Gosh, David is fast.  He is really good at this whole swimming thing.  He’s like a ping pong ball bouncing off these walls.  And I am like a slightly longer, larger, slower ping pong ball.  How come nobody ever wrote any textbooks with word problems with swimmers in them?  When I write a textbook, it will have a problem based on this.

The Math Textbook:

If two swimmers are swimming for 33 minutes and one of them is swimming at 1:40/100 yards and one of them is swimming at 1:20/100 yards, how far will each swimmer go (in statute miles) in the allotted timeframe? 

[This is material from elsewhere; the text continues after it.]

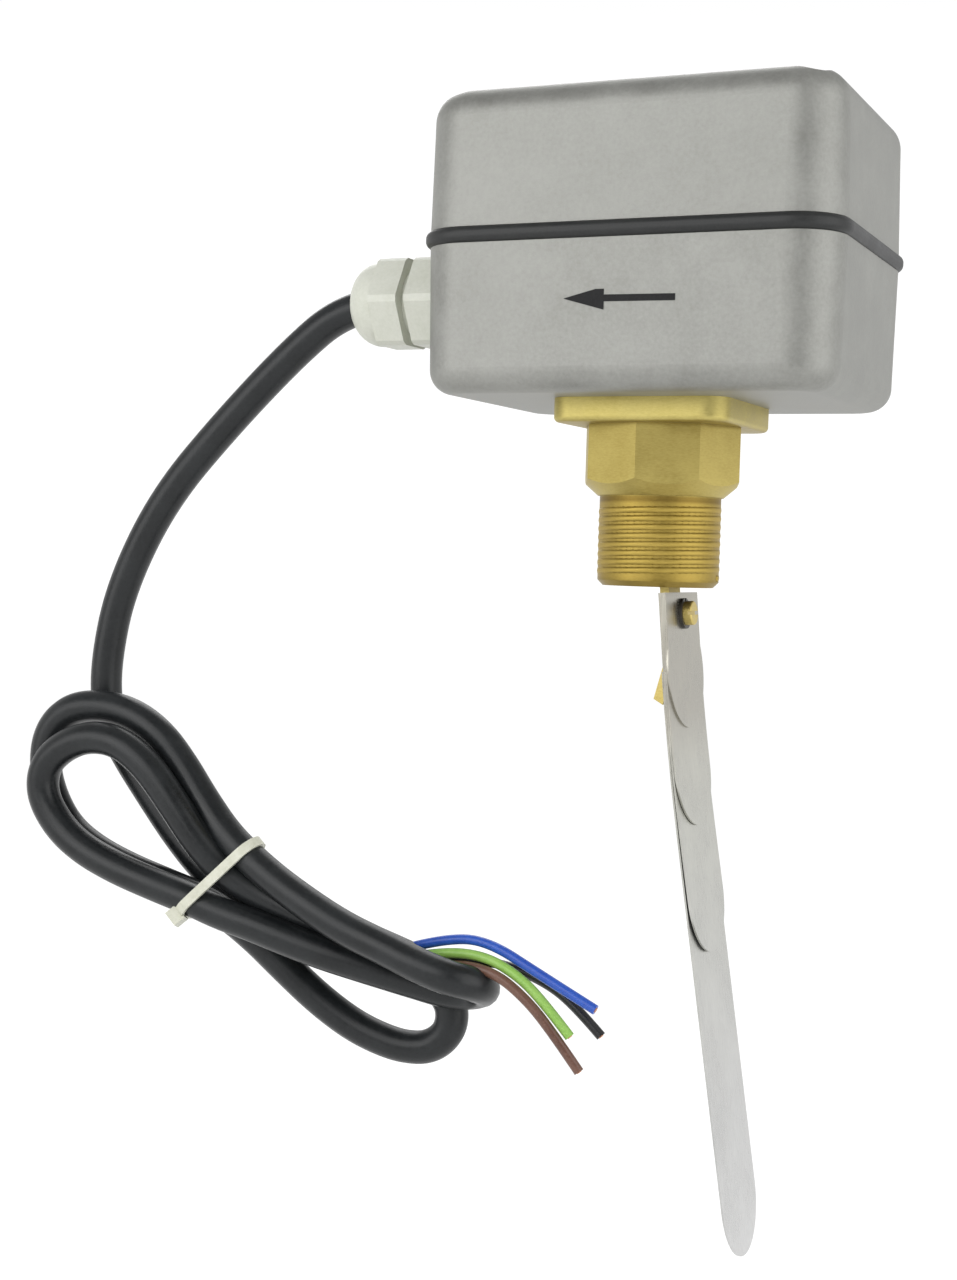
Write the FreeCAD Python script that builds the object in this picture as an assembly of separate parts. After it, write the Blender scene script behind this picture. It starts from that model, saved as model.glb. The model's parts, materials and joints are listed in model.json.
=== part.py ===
import FreeCAD, Part
import math
import os
from FreeCAD import Placement, Rotation, Vector

# Paddle flow switch for a pipe.  Millimetres, +Z up, origin on the axis of the pipe
# thread at the lower shoulder of the brass body.  The flow runs towards -X.

# ---- Brass process fitting -------------------------------------------------
thread_r = 16.62            # R 1 pipe thread, outside radius
thread_len = 24.5
thread_lead = 1.5           # chamfer at the thread's free end
shoulder_r = 17.2           # where the chamfer under the wrench section starts
chamfer_h = 4.3
wrench_flats = 41.0         # octagonal wrench section, a corner towards each flange side
wrench_top = 19.0
flange_side = 49.0          # square flange under the housing
flange_t = 6.5
flange_corner_r = 6.5
flange_edge_r = 1.4         # round along the flange's lower edge
spigot_r = 14.0             # neck that centres the fitting in the housing floor
water_bore_r = 12.0
pivot_shelf_z = 13.0        # shelf that the pivot ring seats against
throat_r = 9.0
bellows_seat_z = 24.0       # shelf under the bellows' upper flange
retainer_r = 11.0
o_ring_from_spigot = 2.4    # to the middle of the ring in the flange's top face
o_ring_r = 1.0
o_ring_groove_gap = 0.3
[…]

If two swimmers leave the wall at approximately the same time, one moving at 1:20/100 yards and one moving at 1:40/100 yards, how long will it take each swimmer to get to 1 Statute Mile? 

The Science Textbook:

If two swimmers are swimming side by side, which one is more likely to crash into the wall or the other person first? What are the names of the forces that would have to act upon the swimmer doing the crashing?  What are the names of the forces that would have to act upon the swimmer (or wall) being crashed into?

The Philosophy Textbook:

 If two swimmers are swimming side by side, which one is happier- the one closer to the wall or the one closer to the lane line? 

The Theoretical Math Textbook:

If two swimmers are swimming side by side, how many ping pong balls (rounding down to the nearest whole number) would they have to maneuver through over the course of 1800 yards if the standard 25 yard pool was filled with ping pong balls?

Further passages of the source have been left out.